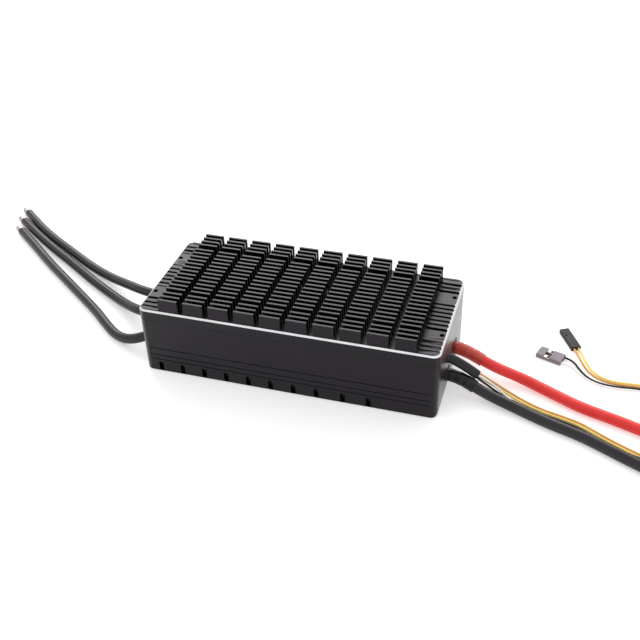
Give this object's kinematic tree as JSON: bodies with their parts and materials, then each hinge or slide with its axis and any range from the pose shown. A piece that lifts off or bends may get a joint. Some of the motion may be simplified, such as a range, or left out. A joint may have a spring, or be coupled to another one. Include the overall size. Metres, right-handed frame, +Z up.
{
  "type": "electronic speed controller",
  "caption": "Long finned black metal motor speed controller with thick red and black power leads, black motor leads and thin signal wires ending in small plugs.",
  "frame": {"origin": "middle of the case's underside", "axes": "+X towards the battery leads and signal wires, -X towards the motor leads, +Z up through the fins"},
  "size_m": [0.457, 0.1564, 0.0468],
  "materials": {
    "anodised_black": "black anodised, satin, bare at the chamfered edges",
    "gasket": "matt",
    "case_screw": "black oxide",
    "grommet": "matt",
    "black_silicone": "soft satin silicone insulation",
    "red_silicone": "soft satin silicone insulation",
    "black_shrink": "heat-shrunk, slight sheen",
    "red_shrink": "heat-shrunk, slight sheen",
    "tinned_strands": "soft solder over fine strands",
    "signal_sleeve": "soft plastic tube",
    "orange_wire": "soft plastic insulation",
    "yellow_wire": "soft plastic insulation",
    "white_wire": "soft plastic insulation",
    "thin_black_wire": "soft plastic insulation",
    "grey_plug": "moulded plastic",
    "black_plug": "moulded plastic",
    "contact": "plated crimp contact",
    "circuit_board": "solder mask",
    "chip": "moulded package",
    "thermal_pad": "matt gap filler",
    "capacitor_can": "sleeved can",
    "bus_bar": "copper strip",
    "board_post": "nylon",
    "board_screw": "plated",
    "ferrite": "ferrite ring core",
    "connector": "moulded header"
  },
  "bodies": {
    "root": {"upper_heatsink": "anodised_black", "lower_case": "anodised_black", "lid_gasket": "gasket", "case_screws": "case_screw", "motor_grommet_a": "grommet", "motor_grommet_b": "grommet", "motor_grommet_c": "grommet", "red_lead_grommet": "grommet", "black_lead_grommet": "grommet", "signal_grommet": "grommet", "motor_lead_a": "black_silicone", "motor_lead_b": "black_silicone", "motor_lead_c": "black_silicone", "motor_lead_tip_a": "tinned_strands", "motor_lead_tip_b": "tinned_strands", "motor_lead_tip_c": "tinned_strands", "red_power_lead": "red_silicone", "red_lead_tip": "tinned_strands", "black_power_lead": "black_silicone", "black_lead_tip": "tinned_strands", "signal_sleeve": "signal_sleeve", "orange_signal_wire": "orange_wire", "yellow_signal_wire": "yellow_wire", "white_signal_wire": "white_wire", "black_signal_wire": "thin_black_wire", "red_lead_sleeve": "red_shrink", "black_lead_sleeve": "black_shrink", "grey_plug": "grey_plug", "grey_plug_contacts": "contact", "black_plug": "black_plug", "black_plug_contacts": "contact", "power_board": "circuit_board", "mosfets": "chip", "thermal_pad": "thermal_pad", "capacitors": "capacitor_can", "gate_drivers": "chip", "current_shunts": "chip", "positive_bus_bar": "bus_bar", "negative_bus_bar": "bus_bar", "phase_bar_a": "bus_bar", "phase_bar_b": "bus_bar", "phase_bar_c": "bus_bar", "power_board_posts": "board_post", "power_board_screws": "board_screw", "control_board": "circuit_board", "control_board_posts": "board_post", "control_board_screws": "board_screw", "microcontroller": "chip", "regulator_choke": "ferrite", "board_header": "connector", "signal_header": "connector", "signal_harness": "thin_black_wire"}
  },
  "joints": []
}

****************

What needs to be done: Please set down all the data word for word.

Task answer:
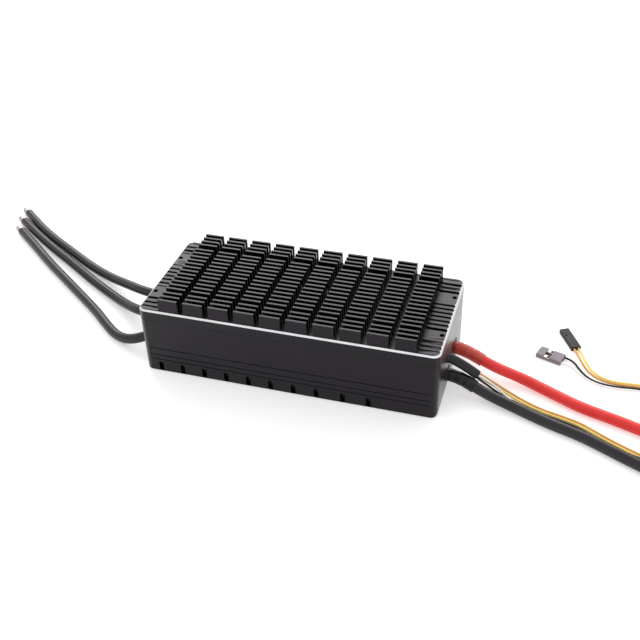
Give this object's kinematic tree as JSON: bodies with their parts and materials, then each hinge or slide with its axis and any range from the pose shown. A piece that lifts off or bends may get a joint. Some of the motion may be simplified, such as a range, or left out. A joint may have a spring, or be coupled to another one. Include the overall size. Metres, right-handed frame, +Z up.
{
  "type": "electronic speed controller",
  "caption": "Long finned black metal motor speed controller with thick red and black power leads, black motor leads and thin signal wires ending in small plugs.",
  "frame": {"origin": "middle of the case's underside", "axes": "+X towards the battery leads and signal wires, -X towards the motor leads, +Z up through the fins"},
  "size_m": [0.457, 0.1564, 0.0468],
  "materials": {
    "anodised_black": "black anodised, satin, bare at the chamfered edges",
    "gasket": "matt",
    "case_screw": "black oxide",
    "grommet": "matt",
    "black_silicone": "soft satin silicone insulation",
    "red_silicone": "soft satin silicone insulation",
    "black_shrink": "heat-shrunk, slight sheen",
    "red_shrink": "heat-shrunk, slight sheen",
    "tinned_strands": "soft solder over fine strands",
    "signal_sleeve": "soft plastic tube",
    "orange_wire": "soft plastic insulation",
    "yellow_wire": "soft plastic insulation",
    "white_wire": "soft plastic insulation",
    "thin_black_wire": "soft plastic insulation",
    "grey_plug": "moulded plastic",
    "black_plug": "moulded plastic",
    "contact": "plated crimp contact",
    "circuit_board": "solder mask",
    "chip": "moulded package",
    "thermal_pad": "matt gap filler",
    "capacitor_can": "sleeved can",
    "bus_bar": "copper strip",
    "board_post": "nylon",
    "board_screw": "plated",
    "ferrite": "ferrite ring core",
    "connector": "moulded header"
  },
  "bodies": {
    "root": {"upper_heatsink": "anodised_black", "lower_case": "anodised_black", "lid_gasket": "gasket", "case_screws": "case_screw", "motor_grommet_a": "grommet", "motor_grommet_b": "grommet", "motor_grommet_c": "grommet", "red_lead_grommet": "grommet", "black_lead_grommet": "grommet", "signal_grommet": "grommet", "motor_lead_a": "black_silicone", "motor_lead_b": "black_silicone", "motor_lead_c": "black_silicone", "motor_lead_tip_a": "tinned_strands", "motor_lead_tip_b": "tinned_strands", "motor_lead_tip_c": "tinned_strands", "red_power_lead": "red_silicone", "red_lead_tip": "tinned_strands", "black_power_lead": "black_silicone", "black_lead_tip": "tinned_strands", "signal_sleeve": "signal_sleeve", "orange_signal_wire": "orange_wire", "yellow_signal_wire": "yellow_wire", "white_signal_wire": "white_wire", "black_signal_wire": "thin_black_wire", "red_lead_sleeve": "red_shrink", "black_lead_sleeve": "black_shrink", "grey_plug": "grey_plug", "grey_plug_contacts": "contact", "black_plug": "black_plug", "black_plug_contacts": "contact", "power_board": "circuit_board", "mosfets": "chip", "thermal_pad": "thermal_pad", "capacitors": "capacitor_can", "gate_drivers": "chip", "current_shunts": "chip", "positive_bus_bar": "bus_bar", "negative_bus_bar": "bus_bar", "phase_bar_a": "bus_bar", "phase_bar_b": "bus_bar", "phase_bar_c": "bus_bar", "power_board_posts": "board_post", "power_board_screws": "board_screw", "control_board": "circuit_board", "control_board_posts": "board_post", "control_board_screws": "board_screw", "microcontroller": "chip", "regulator_choke": "ferrite", "board_header": "connector", "signal_header": "connector", "signal_harness": "thin_black_wire"}
  },
  "joints": []
}